* WHAT TO PRODUCE
Copy the data word for word, keeping every line.
┌────────
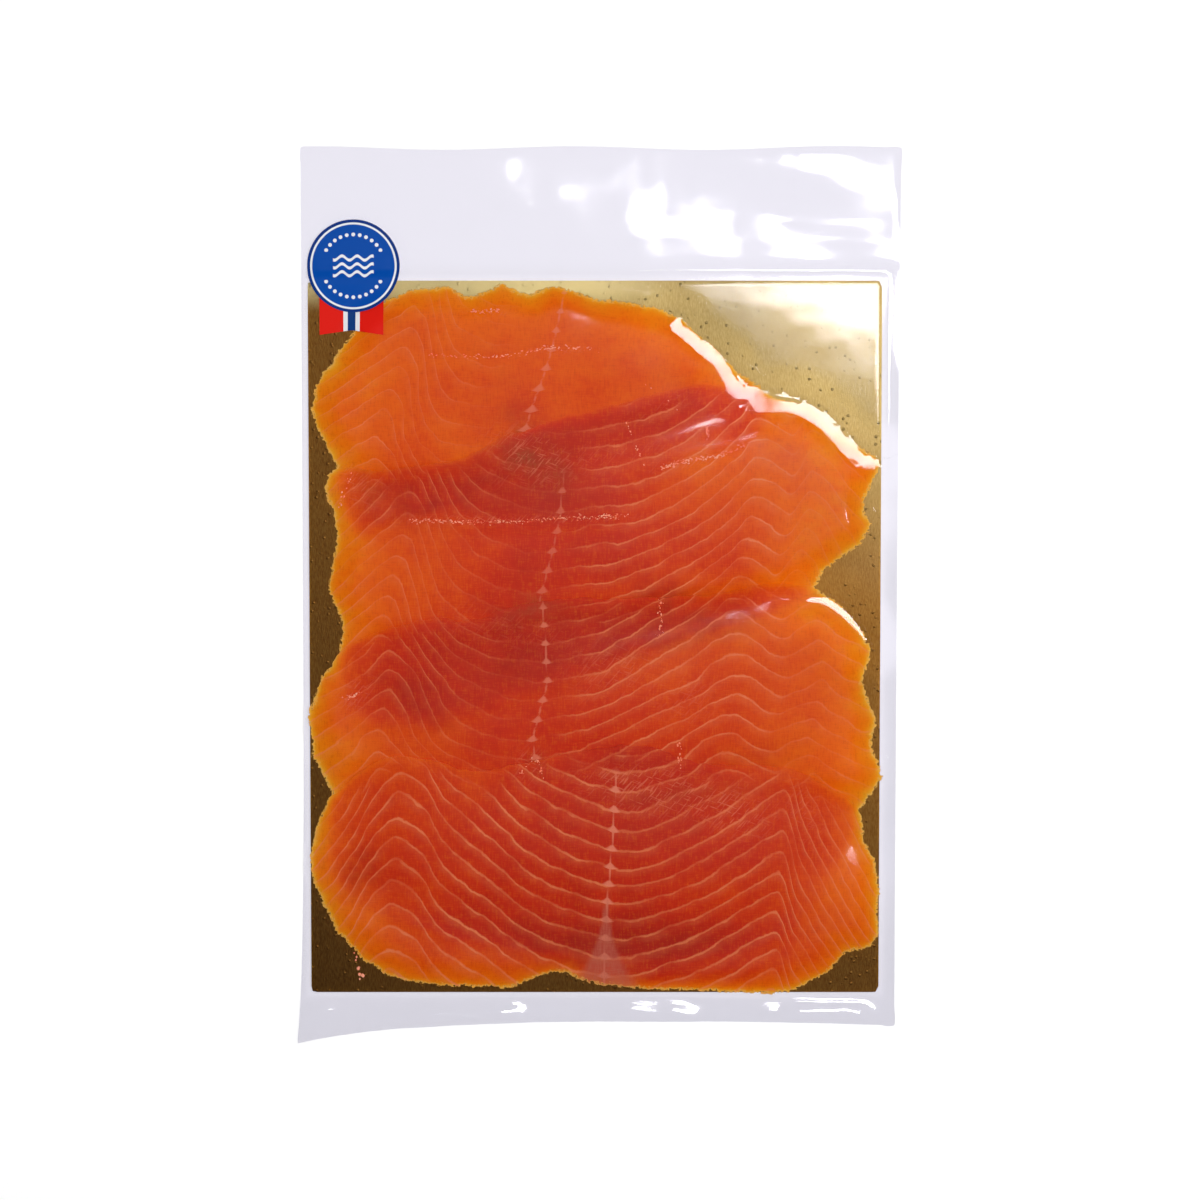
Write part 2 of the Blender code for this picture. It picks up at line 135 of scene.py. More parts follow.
# How much redder the flesh is by the seam, how much a slice beneath deepens it, and how plain
# the seam is.
SEAM_RED = {"slice_1": 0.0, "slice_2": 0.24, "slice_3": 0.2, "slice_4": 0.16}
DEEPENING = {"slice_1": 0.0, "slice_2": 0.27, "slice_3": 0.24, "slice_4": 0.16}
SEAM_STRENGTH = {"slice_1": 0.5, "slice_2": 0.4, "slice_3": 0.6, "slice_4": 0.85}
# Half width in millimetres of the seam's knots at its upper and lower end, and how fine the fat
# lines are, as shares of the spacing from the middle at which they start and are full.
SEAM_KNOTS = {"slice_1": (1.1, 3.2), "slice_2": (1.6, 2.6), "slice_3": (1.7, 2.5),
              "slice_4": (2.4, 3.0)}
FAT_FINENESS = {"slice_1": (0.87, 0.98), "slice_2": (0.83, 0.98), "slice_3": (0.82, 0.97),
                "slice_4": (0.78, 0.96)}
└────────
* PROBLEM SOLUTION
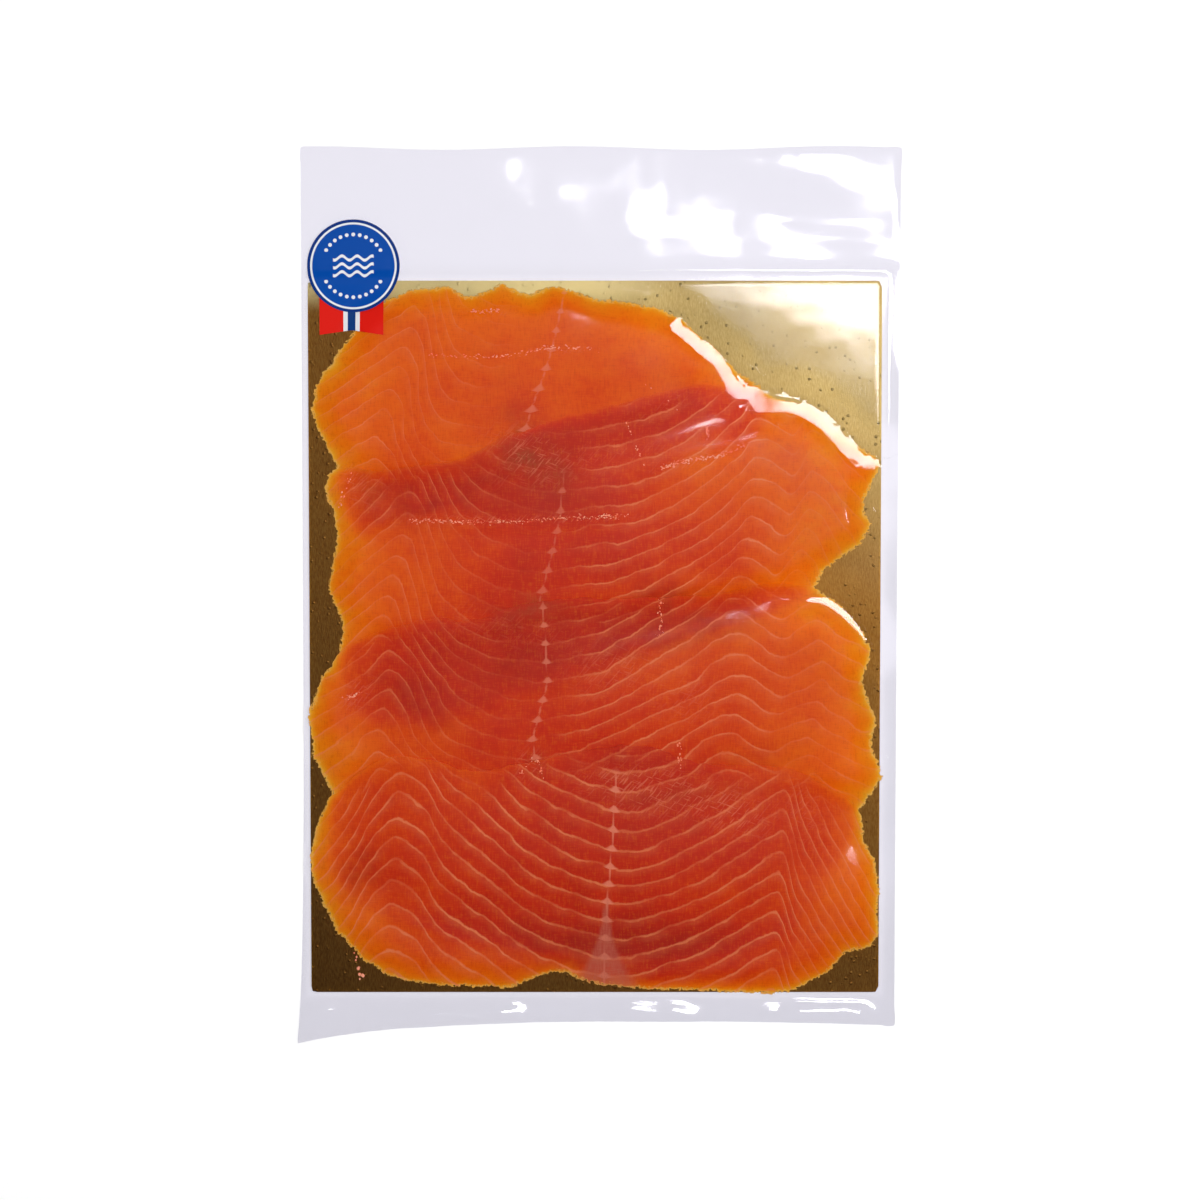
Write part 2 of the Blender code for this picture. It picks up at line 135 of scene.py. More parts follow.
# How much redder the flesh is by the seam, how much a slice beneath deepens it, and how plain
# the seam is.
SEAM_RED = {"slice_1": 0.0, "slice_2": 0.24, "slice_3": 0.2, "slice_4": 0.16}
DEEPENING = {"slice_1": 0.0, "slice_2": 0.27, "slice_3": 0.24, "slice_4": 0.16}
SEAM_STRENGTH = {"slice_1": 0.5, "slice_2": 0.4, "slice_3": 0.6, "slice_4": 0.85}
# Half width in millimetres of the seam's knots at its upper and lower end, and how fine the fat
# lines are, as shares of the spacing from the middle at which they start and are full.
SEAM_KNOTS = {"slice_1": (1.1, 3.2), "slice_2": (1.6, 2.6), "slice_3": (1.7, 2.5),
              "slice_4": (2.4, 3.0)}
FAT_FINENESS = {"slice_1": (0.87, 0.98), "slice_2": (0.83, 0.98), "slice_3": (0.82, 0.97),
                "slice_4": (0.78, 0.96)}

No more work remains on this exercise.